* [Given instruction]
Do any lines in the data below contain "record"? If so, copy every one of them.
————
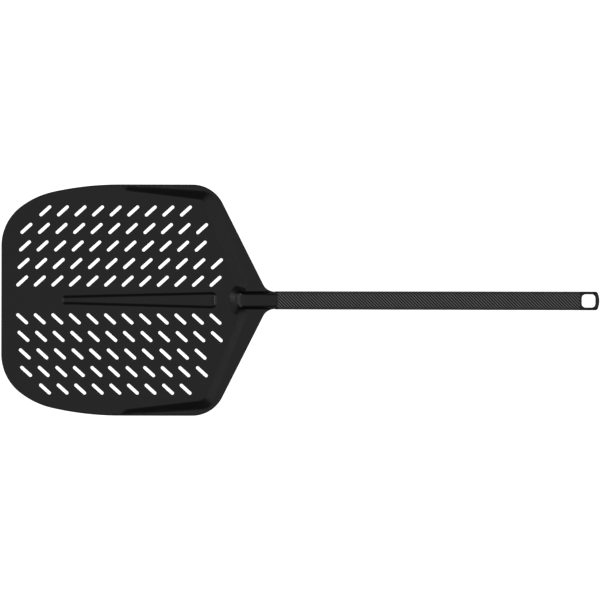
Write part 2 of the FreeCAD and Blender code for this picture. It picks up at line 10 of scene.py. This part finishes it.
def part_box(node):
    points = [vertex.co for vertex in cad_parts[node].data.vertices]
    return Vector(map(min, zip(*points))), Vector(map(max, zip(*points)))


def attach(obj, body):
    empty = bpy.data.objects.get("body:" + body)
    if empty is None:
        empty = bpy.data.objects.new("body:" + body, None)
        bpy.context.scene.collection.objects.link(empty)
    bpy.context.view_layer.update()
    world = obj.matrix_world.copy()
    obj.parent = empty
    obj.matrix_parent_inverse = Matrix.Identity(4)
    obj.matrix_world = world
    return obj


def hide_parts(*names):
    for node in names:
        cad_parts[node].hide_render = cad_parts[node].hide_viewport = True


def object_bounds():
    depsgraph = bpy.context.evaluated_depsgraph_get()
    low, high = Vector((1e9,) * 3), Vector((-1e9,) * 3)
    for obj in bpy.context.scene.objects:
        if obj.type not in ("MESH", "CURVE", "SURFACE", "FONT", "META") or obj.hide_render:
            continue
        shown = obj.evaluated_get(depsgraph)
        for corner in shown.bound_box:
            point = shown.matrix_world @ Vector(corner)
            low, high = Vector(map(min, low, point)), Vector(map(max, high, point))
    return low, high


# A perforated pizza peel on a pale studio floor, seen from straight above. The handle, cap,
# connector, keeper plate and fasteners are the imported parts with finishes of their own. The
# blade is made again here as a pressed sheet with real bend radii and rounded sheet edges.

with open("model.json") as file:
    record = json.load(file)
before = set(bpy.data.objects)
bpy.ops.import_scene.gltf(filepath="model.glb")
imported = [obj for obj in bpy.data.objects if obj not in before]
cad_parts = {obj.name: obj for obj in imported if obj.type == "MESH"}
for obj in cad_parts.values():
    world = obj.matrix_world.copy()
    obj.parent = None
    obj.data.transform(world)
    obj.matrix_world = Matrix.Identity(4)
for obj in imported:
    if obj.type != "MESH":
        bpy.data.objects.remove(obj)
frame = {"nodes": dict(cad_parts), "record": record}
cad_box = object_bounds()
MM = 0.001

# ------------------------------------------------------------ shader arithmetic


class Wire:
    """One output socket of a node; arithmetic on it adds Math nodes."""

    def __init__(self, finish, socket):
        self.finish = finish
        self.socket = socket

    def math(self, operation, *others):
        values = dict(enumerate((self, *others)))
        return self.finish.node("ShaderNodeMath", {"operation": operation}, values)

    def from_left(self, operation, left):
        return self.finish.node("ShaderNodeMath", {"operation": operation}, {0: left, 1: self})

    def __add__(self, other):
        return self.math("ADD", other)

    __radd__ = __add__

    def __sub__(self, other):
        return self.math("SUBTRACT", other)

    def __rsub__(self, other):
        return self.from_left("SUBTRACT", other)

    def __mul__(self, other):
        return self.math("MULTIPLY", other)

    __rmul__ = __mul__

    def __truediv__(self, other):
        return self.math("DIVIDE", other)

    def __rtruediv__(self, other):
        return self.from_left("DIVIDE", other)

    def floor(self):
        return self.math("FLOOR")

    def fraction(self):
        return self.math("FRACT")

    def sine(self):
        return self.math("SINE")

    def sign(self):
        return self.math("SIGN")

    def below(self, level):
        return self.math("LESS_THAN", level)

    def wrap(self, period):
        return self.math("WRAP", period, 0.0)

    def soft(self, low, high):
        """0 below low, 1 above high, and an S curve between."""
        return self.finish.node(
            "ShaderNodeMapRange",
            {"interpolation_type": "SMOOTHSTEP"},
            {"Value": self, "From Min": low, "From Max": high},
        )


MIX_SHARE, MIX_LOW, MIX_HIGH, MIX_COLOUR = 0, 6, 7, 2
SOCKETS = {
    "coat_weight": "Coat Weight",
    "coat_roughness": "Coat Roughness",
    "specular": "Specular IOR Level",
}


class Finish:
    """A material whose colour, roughness and relief are worked out by nodes."""

    def __init__(self, name, metallic=0.0, **constants):
        self.material = bpy.data.materials.new(name)
        self.material.use_nodes = True
        self.tree = self.material.node_tree
        self.shader = self.tree.nodes["Principled BSDF"]
        self.shader.inputs["Metallic"].default_value = metallic
        for socket, value in constants.items():
            self.shader.inputs[SOCKETS[socket]].default_value = value

    def feed(self, socket, value):
        if isinstance(value, Wire):
            self.tree.links.new(value.socket, socket)
        else:
            socket.default_value = value

    def node(self, kind, settings=None, values=None, output=0):
        """Adds a node: its settings first, then the values or links of its sockets."""
        made = self.tree.nodes.new(kind)
        for setting, value in (settings or {}).items():
            setattr(made, setting, value)
        for socket, value in (values or {}).items():
            self.feed(made.inputs[socket], value)
        return Wire(self, made.outputs[output])

    def surface(self):
        return Wire(self, self.shader.outputs[0])

    def place(self):
        """Where a point is on the object, in metres: three wires."""
        spot = self.node("ShaderNodeTexCoord", output="Object")
        return spot, self.parts(spot)

    def parts(self, vector):
        split = self.node("ShaderNodeSeparateXYZ", values={0: vector})
        return [Wire(self, output) for output in split.socket.node.outputs]

    def noise(self, spot, scale, detail=2.0, roughness=0.5):
        values = {"Vector": spot, "Scale": scale, "Detail": detail, "Roughness": roughness}
        return self.node("ShaderNodeTexNoise", values=values)

    def stretched(self, spot, factors):
        """The same place, counted faster or slower along each axis."""
        values = {0: spot, 1: factors}
        return self.node("ShaderNodeVectorMath", {"operation": "MULTIPLY"}, values)

    def blend(self, share, low, high):
        """Goes from one colour to the other as share goes from 0 to 1."""
        values = {MIX_SHARE: share, MIX_LOW: low, MIX_HIGH: high}
        return self.node("ShaderNodeMix", {"data_type": "RGBA"}, values, MIX_COLOUR)

    def finish(self, colour, roughness, relief=None, depth=0.0, strength=1.0):
        self.feed(self.shader.inputs["Base Color"], colour)
        self.feed(self.shader.inputs["Roughness"], roughness)
        if relief is not None:
            values = {"Height": relief, "Distance": depth, "Strength": strength}
            bump = self.node("ShaderNodeBump", values=values)
            self.feed(self.shader.inputs["Normal"], bump)
        return self.material


# ------------------------------------------------------------ finishes


def grey(level, warmth=0.0):
    return (level * (1 + warmth), level, level * (1 - warmth), 1.0)


def anodised_blade():
    """Hard-anodised pressed sheet: dark charcoal, fine blasted grain, faint handling marks."""
    f = Finish("anodised_aluminium", metallic=0.9)
    spot, _ = f.place()
    grain = f.noise(spot, 2600.0, 2.0)
    cloud = f.noise(spot, 9.0, 3.0)
    rubbed = f.noise(f.stretched(spot, (14.0, 160.0, 60.0)), 1.0, 4.0, 0.6).soft(0.55, 0.8)
    colour = f.blend(cloud, grey(0.035), grey(0.043))
    colour = f.blend(rubbed * 0.25, colour, grey(0.054))
    rough = 0.30 + cloud * 0.05 + grain * 0.04 - rubbed * 0.03
    return f.finish(colour, rough, grain, 0.00003, 0.5)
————
* [Exercise solution]
    record = json.load(file)
frame = {"nodes": dict(cad_parts), "record": record}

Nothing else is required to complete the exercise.